The start of the new school year was disrupted on Monday in an area of eastern DRC, due to the occupation of many schools by war-displaced people, an AFP team found. In Rutshuru, displaced people and their children holding sticks blocked in the early morning the way to schoolchildren accompanied by their parents who were trying to reach the classrooms transformed for a few months into homes for those who fled the war.

"This is where we live because we have nowhere else to go. This classroom is our home. Now they want to chase us out of here, to go where now? We don't want to sleep under the stars, we are displaced by war," pleaded Fabiola Nyarahabwa, a displaced person at the demonstration.

President "Felix Tshisekedi and all his deputies are here because they have studied. We ask that Bunagana and our villages be liberated so that our children can also go back to school," Elizabeth, a leader of the displaced people living in a stadium housing more than 453 households, protested to AFP.
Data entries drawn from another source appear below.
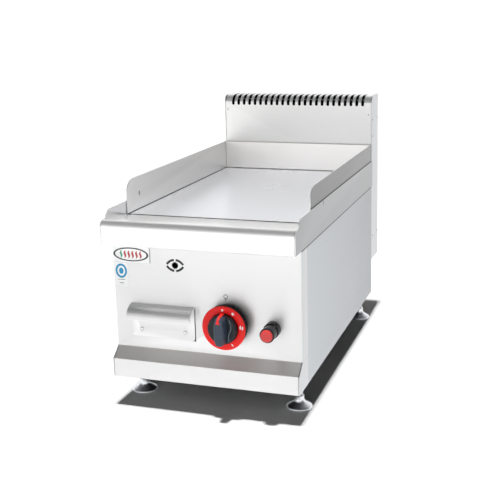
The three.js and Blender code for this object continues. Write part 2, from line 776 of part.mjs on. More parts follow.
function addFeet() {
  const foot = turnedZ([
    [0, 0], [21, 0], [22, 1], [22, 3.5], [19, 6], [11, 11], [8, 16], [8, FOOT_STEM_BOTTOM],
    [FOOT_STEM_RADIUS, FOOT_STEM_BOTTOM], [FOOT_STEM_RADIUS, FOOT_STEM_TOP], [0, FOOT_STEM_TOP],
  ], 18);
  const nutBottom = CASE_BOTTOM - FOOT_NUT_HEIGHT;
  const nut = cut(
    rodZ(FOOT_NUT_RADIUS, nutBottom, CASE_BOTTOM, 6),
    rodZ(FOOT_STEM_RADIUS + GAP, nutBottom - 1, CASE_BOTTOM + 1, 16),
  );
  for (const [end, y] of [['front', FOOT_FRONT_Y], ['rear', FOOT_REAR_Y]]) {
    for (const [label, side] of SIDES) {
      part(`foot_${end}_${label}`, foot, CHROME).position.set(side * FOOT_X, y, 0);
      part(`foot_nut_${end}_${label}`, nut, CHROME).position.set(side * FOOT_X, y, 0);
    }
  }
}

// ---- combustion chamber ----

function addChamber() {
  const half = CHAMBER_HALF - GAP;
  const rear = CASE_REAR - SHEET - GAP;
  const wallBottom = CHAMBER_FLOOR + 2;
  for (const [label, side] of SIDES) {
    const section = foldedSheet([
      [side * (INNER_HALF - GAP), LEDGE_TOP],
      [side * CHAMBER_HALF, LEDGE_TOP],
      [side * CHAMBER_HALF, wallBottom],
    ], side * THIN_SHEET);
    part(`chamber_wall_${label}`, alongY(section, CHAMBER_FRONT, rear), GALVANISED);
  }
  const front = cut(
    block(-half, half, CHAMBER_FRONT, CHAMBER_FRONT + THIN_SHEET, wallBottom, CASE_TOP),
    drillY(THROAT_RADIUS + 3, 0, CHAMBER_FRONT, BURNER_Z),
    drillY(SIGHT_HOLE_RADIUS, PORT_X, CHAMBER_FRONT, PORT_Z),
    drillY(2 * LEAD_RADIUS, PILOT_X + PILOT_SPACING, CHAMBER_FRONT, PILOT_HOLE_Z),
    drillY(2 * LEAD_RADIUS, PILOT_X, CHAMBER_FRONT, PILOT_HOLE_Z),
  );
  part('chamber_wall_front', front, GALVANISED);
  const floorFront = CHAMBER_FRONT + THIN_SHEET + GAP;
  const floor = block(-half, half, floorFront, rear, CHAMBER_FLOOR, CHAMBER_FLOOR + THIN_SHEET);
  part('heat_shield_floor', floor, GALVANISED);
}

function addBurner() {
  const tubes = (radius, inset) => join(
    rodX(radius, -BURNER_X - BURNER_RADIUS + inset, BURNER_X + BURNER_RADIUS - inset, 12)
      .translate(0, BURNER_FRONT, 0),
    ...[-BURNER_X, BURNER_X].map((x) => rodY(
      radius, BURNER_FRONT - BURNER_RADIUS + inset, BURNER_REAR - inset, 12,
    ).translate(x, 0, 0)),
  );
  const throatStart = MOUTH_Y + MOUTH_LENGTH;
  const throatBore = THROAT_RADIUS - BURNER_WALL;
  const outside = turnedY([
    [0, MOUTH_Y], [20, MOUTH_Y], [THROAT_RADIUS, throatStart],
    [THROAT_RADIUS, BURNER_FRONT], [0, BURNER_FRONT],
  ], 16);
  const inside = turnedY([
    [0, MOUTH_Y - 1], [18.2, MOUTH_Y - 1], [throatBore, throatStart],
    [throatBore, BURNER_FRONT], [0, BURNER_FRONT],
  ], 16);
  const slots = [];
  for (const x of [-BURNER_X, BURNER_X]) {
    for (let i = 0; i < FLAME_SLOTS; i += 1) {
      const y = BURNER_FRONT + 40 + i * FLAME_SLOT_PITCH;
      slots.push(block(x - 1.5, x + 1.5, y - 8, y + 8, 5, BURNER_RADIUS + 4));
    }
  }
  const burner = cut(
    join(tubes(BURNER_RADIUS, 0), outside),
    tubes(BURNER_RADIUS - BURNER_WALL, BURNER_WALL),
    inside,
    ...slots,
  );
  part('burner', burner, CAST_IRON).position.set(0, 0, BURNER_Z);
}

// ---- gas line, pilot and spark lead ----

function addGasLine() {
  const hexRear = INJECTOR_FRONT + 10;
  const tip = INJECTOR_FRONT + 24;
  const injector = join(
    rodY(8, INJECTOR_FRONT, hexRear, 6),
    turnedY([[0, hexRear - 1], [5, hexRear - 1], [5, tip - 8], [2.5, tip], [0, tip]], 12),
  );
  part('injector', injector, BRASS).position.set(0, 0, BURNER_Z);

  const outletZ = KNOB_Z + VALVE_OUTLET + PIPE_GAP;
  part('burner_supply_pipe', pipe([
    [KNOB_X, VALVE_Y, outletZ],
    [KNOB_X, VALVE_Y, outletZ + 20],
    [KNOB_X - 8, VALVE_Y - 10, outletZ + 48],
    [KNOB_X - 30, VALVE_Y - 16, BURNER_Z + 2],
    [6, INJECTOR_FRONT - 18, BURNER_Z],
    [0, INJECTOR_FRONT - 6, BURNER_Z],
    [0, INJECTOR_FRONT - PIPE_GAP, BURNER_Z],
  ], SUPPLY_RADIUS, 26), BRASS);

  const inletZ = KNOB_Z - VALVE_INLET - PIPE_GAP;
  part('manifold_pipe', pipe([
    [KNOB_X, VALVE_Y, inletZ],
    [KNOB_X, VALVE_Y, inletZ - 14],
    [KNOB_X + 6, VALVE_Y + 10, INLET_Z + 8],
    [KNOB_X + 24, VALVE_Y + 44, INLET_Z],
    [INLET_X - 14, -120, INLET_Z],
    [INLET_X, -40, INLET_Z],
    [INLET_X, 100, INLET_Z],
    [INLET_X, INLET_FRONT - PIPE_GAP, INLET_Z],
  ], MANIFOLD_RADIUS, 30), GALVANISED);

  const inletRear = INLET_FRONT + 58;
  const inlet = cut(
    join(
      rodY(10.4, INLET_FRONT, inletRear),
      rodY(16, CASE_REAR + GAP, CASE_REAR + 10, 6),
    ),
    rodY(6, inletRear - 24, inletRear + 1, 16),
  );
  part('gas_inlet', inlet, BRASS).position.set(INLET_X, 0, INLET_Z);

  part('pilot_tube', pipe([
    [KNOB_X - VALVE_BODY_HALF - PIPE_GAP, VALVE_Y + 6, KNOB_Z + 4],
    [KNOB_X - 24, VALVE_Y + 6, KNOB_Z + 4],
    [KNOB_X - 50, VALVE_Y, KNOB_Z + 14],
    [KNOB_X - 80, VALVE_Y, KNOB_Z + 30],
    [PILOT_X, -230, 200],
    [PILOT_X, -214, PILOT_HOLE_Z - 1],
    [PILOT_X, -198, PILOT_HOLE_Z],
    [PILOT_X, PILOT_Y - 1, PILOT_HOLE_Z + 3],
    [PILOT_X, PILOT_Y, PILOT_BASE - PIPE_GAP],
  ], LEAD_RADIUS, 28), BRASS);
}

function addPilot() {
  const front = CHAMBER_FRONT + THIN_SHEET + GAP;
  const shelfBottom = BRACKET_TOP - SHEET;
  const shelf = join(
    block(-BRACKET_HALF, BRACKET_HALF, front, PILOT_Y + 14, shelfBottom, BRACKET_TOP),
    block(
      -BRACKET_HALF, BRACKET_HALF, front, front + SHEET, PILOT_BASE + 2, BRACKET_TOP - 0.5,
    ),
  ).translate(PILOT_X, 0, 0);
  const drills = [-PILOT_SPACING, 0, PILOT_SPACING].map(
    (dx) => rodZ(PILOT_RADIUS + 0.4, shelfBottom - 6, BRACKET_TOP + 2.5, 12)
      .translate(PILOT_X + dx, PILOT_Y, 0),
  );
  part('pilot_bracket', cut(shelf, ...drills), GALVANISED);

  // A turned piece that stands in one of the bracket's holes, from (radius, height) points.
  const standing = (name, dx, finish, profile) => {
    const points = [[0, 0], [PILOT_RADIUS, 0], ...profile];
    const piece = part(name, turnedZ(points.map(([r, z]) => [r, PILOT_BASE + z]), 12), finish);
    piece.position.set(PILOT_X + dx, PILOT_Y, 0);
  };
  standing('pilot_burner', 0, BRASS, [
    [PILOT_RADIUS, 21], [6, 22], [6, 29], [3, 32], [0, 32],
  ]);
  standing('thermocouple', -PILOT_SPACING, CHROME, [
    [PILOT_RADIUS, 18], [2.5, 19], [2.5, 40], [0, 41],
  ]);
  standing('spark_electrode', PILOT_SPACING, CERAMIC, [
    [PILOT_RADIUS, 24], [1.2, 27], [1.2, 42], [0, 42],
  ]);

  const leadX = PILOT_X + PILOT_SPACING;
  part('ignition_lead', pipe([
    [IGNITER_X, IGNITER_REAR + PIPE_GAP, IGNITER_Z],
    [IGNITER_X, -230, IGNITER_Z],
    [IGNITER_X - 4, -220, IGNITER_Z + 16],
    [IGNITER_X - 36, -220, IGNITER_Z + 42],
    [24, -221, 204],
    [-20, -222, 202],
    [leadX, -218, PILOT_HOLE_Z - 4],
    [leadX, -198, PILOT_HOLE_Z],
    [leadX, PILOT_Y - 1, PILOT_HOLE_Z + 3],
    [leadX, PILOT_Y, PILOT_BASE - PIPE_GAP],
  ], LEAD_RADIUS, 32), SILICONE);
}

addFrontPanel();
addPlinth();
addSidePanels();
addBasePanel();
addRearPanel();
addFrontApron();
addSideRails();
addGriddlePlate();
addSplashGuards();
addFlue();
addDrawer();
addGreaseChute();
addKnobAndValve();
addIgniter();
addBadge();
addFeet();
addChamber();
addBurner();
addGasLine();
addPilot();

export default griddle;
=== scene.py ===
"""Countertop gas griddle with a flat steel plate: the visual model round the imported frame.

Metres, with tables of points in millimetres. X to the right, Y to the rear, Z up.
"""
import math

import bmesh
import bpy
from mathutils import Matrix, Vector


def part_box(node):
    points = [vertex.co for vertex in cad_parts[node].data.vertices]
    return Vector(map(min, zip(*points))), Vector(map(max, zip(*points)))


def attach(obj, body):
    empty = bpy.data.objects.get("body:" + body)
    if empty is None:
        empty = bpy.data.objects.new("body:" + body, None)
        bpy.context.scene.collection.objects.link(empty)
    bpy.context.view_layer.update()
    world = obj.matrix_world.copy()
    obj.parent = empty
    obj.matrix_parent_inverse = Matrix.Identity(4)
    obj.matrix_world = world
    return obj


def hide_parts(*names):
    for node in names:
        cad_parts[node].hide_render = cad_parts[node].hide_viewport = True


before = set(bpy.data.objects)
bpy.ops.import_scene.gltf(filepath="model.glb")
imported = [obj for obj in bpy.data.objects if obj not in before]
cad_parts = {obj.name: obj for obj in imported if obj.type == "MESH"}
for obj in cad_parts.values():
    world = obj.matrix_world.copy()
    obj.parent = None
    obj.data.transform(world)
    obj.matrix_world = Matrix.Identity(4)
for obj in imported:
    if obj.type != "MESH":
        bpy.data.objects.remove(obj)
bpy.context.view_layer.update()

MM = 0.001
AXIS_X = Vector((1, 0, 0))
AXIS_Y = Vector((0, 1, 0))
AXIS_Z = Vector((0, 0, 1))
SIDES = (("left", -1), ("right", 1))

PANEL_LOW, PANEL_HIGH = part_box("front_panel")
PLATE_LOW, PLATE_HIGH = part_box("griddle_plate")

# Sheet and edges
SHEET = 1.5 * MM
GAP = 0.3 * MM
EDGE = 0.25 * MM
THIN_EDGE = 0.15 * MM
BEND = 1.9 * MM
SHARP_ANGLE = math.radians(32)
WELD_DISTANCE = 0.002 * MM

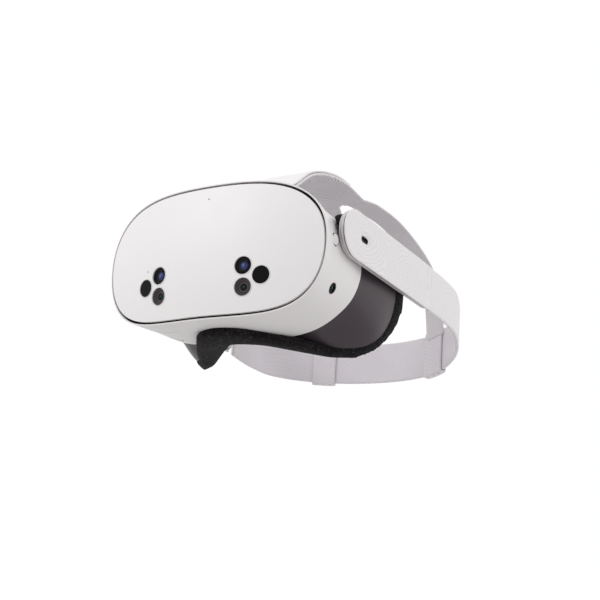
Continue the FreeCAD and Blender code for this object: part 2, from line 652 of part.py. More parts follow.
base_t, house_t, cover_t = val("baseThick"), val("housingThick"), val("coverThick")
inner_x = val("armInnerX")
port_gap = 0.15
port_half_w = val("portWidth") / 2 + port_gap
port_half_h = val("portHeight") / 2 + port_gap
port_dy = val("portY") - pivot_y
SPEAKER = (96.0, 122.0, -8.0, 8.0)


def arm_rotation(side):
    return FreeCAD.Rotation(V(1, 0, 0), -val("rightDroop") if side == -1 else 0.0)


def arm_place(obj, side, start, thick):
    """Put a layer at its depth, turned with its arm about the pivot."""
    x = inner_x + start if side == 1 else -(inner_x + start + thick)
    place(obj, V(x, pivot_y, pivot_z), arm_rotation(side))


def arm_layer(label, side, start, thick, inset, cuts=()):
    name = "%s_%s" % (label, SIDE_NAME[side])
    body, _, _ = sketch_body(name, "YZ_Plane", arm_sketch(inset), thick[0], V(0, 0, 0))
    for i, (draw, depth, offset) in enumerate(cuts):
        pocket(body, "%s_cut_%d" % (name, i), "YZ_Plane", draw, depth, offset)
    arm_place(body, side, start, thick[1])
    return keep(body, name)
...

Inside the classrooms of the Rugabo school, as in others visited by an AFP team, desks are completely broken. They are used as supports to fix mosquito nets that delimit spaces considered as bedrooms for the displaced and their families.

"We are studying the possibilities for the students of Rutshuru center to study in the morning, and for the displaced [schoolchildren] to study in the afternoon," explained Luc Bakole Nyengeke, military administrator of Rutshuru territory.

Bakole acknowledged, however, that it is difficult for the displaced to clear the classrooms during the day.

The lasting solution is "to ask the Congolese state to end this war so that we can return to our villages and allow our children to study because all children have the same rights, ours also have the right to schooling," urged Alexis Senga, an IDP.

In Rutshuru, the Congolese army and peacekeepers are battling the rebels of the M23, for "March 23 Movement" (M23), a former rebellion defeated in 2013 that resurfaced late last year and which Kinshasa accuses of being driven and supported by neighboring Rwanda.

The eastern DRC has been plagued by violence for nearly 30 years due to the presence of hundreds of armed groups of varying sizes.